Today’s operators are motivated by different drivers:

  • lease operating expense (LOE) vs. capital
  • initial production rates vs. reserve recovery
  • high initial production rates and cash repayment vs. lower rates with a longer-term potential

but at the end of the day, the lowest total cost of operation is a key goal.

The Rejection of ESPs

The previous time we had a major drop in oil price in 2014/2015 (Figure 1), many unconventional operators abandoned ESPs; sick of atrocious runlife, they’d had enough and wanted to eliminate repetitive ESP replacement costs. The switch to gaslift was massive.


Alp Fig 1

Figure 1 - Oil price decline


Under a low oil price, gaslift seemed like a more dependable and less costly option. But when oil price crept back up, operators realized that they could not achieve the same high production rates with gaslift, leaving $ in the ground.

A Realization of ESP Value

Slowly, operators switched their higher rate wells back to ESP. Figure 2 shows ESP rates vs gaslift rates on comparable wells. At total fluid rates over 1000 bfpd the ESP can achieve higher rates, below this rate there is less of a difference between the lift methods and so gaslift can achieve the required drawdown.


Alp fig 2

Figure 2 - ESP production rates vs gaslift for comparable wells


By using gaslift on higher rate wells, operators lose a wedge of production. Ultimately, the decision on the correct method comes down to economics, payout and ROI. Most operators that have spent $10 million on a new well want to recover their investment as quickly as possible. Longer laterals and higher initial rates would normally push you to choose ESP as the lift method.

Lift Selection

Appropriate lift method selection is the key to achieving lowest total cost of operation. My 2008 paper, Artificial Lift Optimization in the Orito Field, has more guidelines on how to perform lift selection (or deselection!) and can be downloaded here.
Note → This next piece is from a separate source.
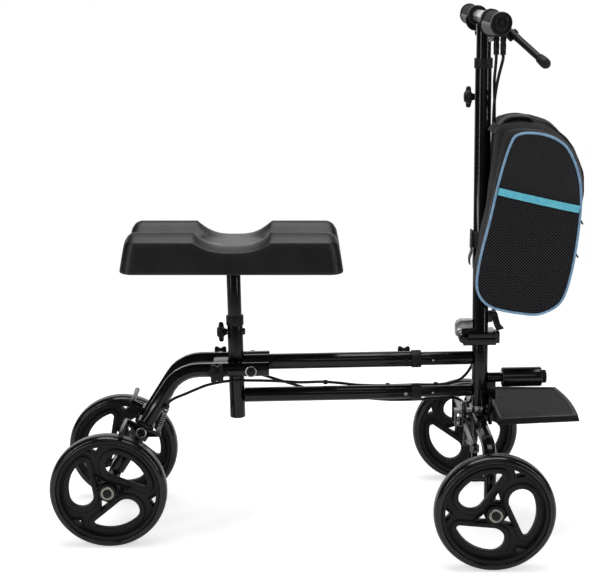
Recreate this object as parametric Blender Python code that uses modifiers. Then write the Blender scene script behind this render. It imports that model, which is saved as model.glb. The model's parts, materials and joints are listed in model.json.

But there are general guidelines that do apply and so here they are with no holds barred in Table 1.


Lift method

When to use

When not to use


  • Rates 300 – 6000 bfpd (4” diameter equipment)
  • GLR>1400 scf/bbl
  • Excessive sand production
  • Rig availability for workover an issue

High pressure gaslift

  • Rates 300 – 8000 bfpd.
  • Injection pressure 4000 psi.
  • Corrosive fluids
  • Casing integrity issues
  • No gas available
  • High pressure compression not an option

Conventional gaslift

  • Rates < 2000 bfpd.
  • GLR>1200 scf/bbl
  • Happy to accept reduced rate for lower intervention cost.
  • High initial oil rate and payout critical


  • Low rate (<400 bfpd) gassy wells
  • Wells capable of high rates

Rod pump

  • Highly depth dependent but at 10,000ft rates <300 bfpd
  • Lower GLR
  • High DLS, S Bend wells, high rate

Table 1 - Lift method selection guidelines


Gaslift—Still a Valuable Option

For gaslift, there is a solution that circumvents a lot of the issues associated with conventional gaslift - high pressure gaslift. This solution has no unloading valves and a single orifice. An expert on the topic and valued friend Branden Pronk has written a great paper, that is well worth a read. This solution can achieve rates of up to 8500 bfpd with 4000 psi injection pressure, injecting down the tubing and producing up the casing x tubing annulus.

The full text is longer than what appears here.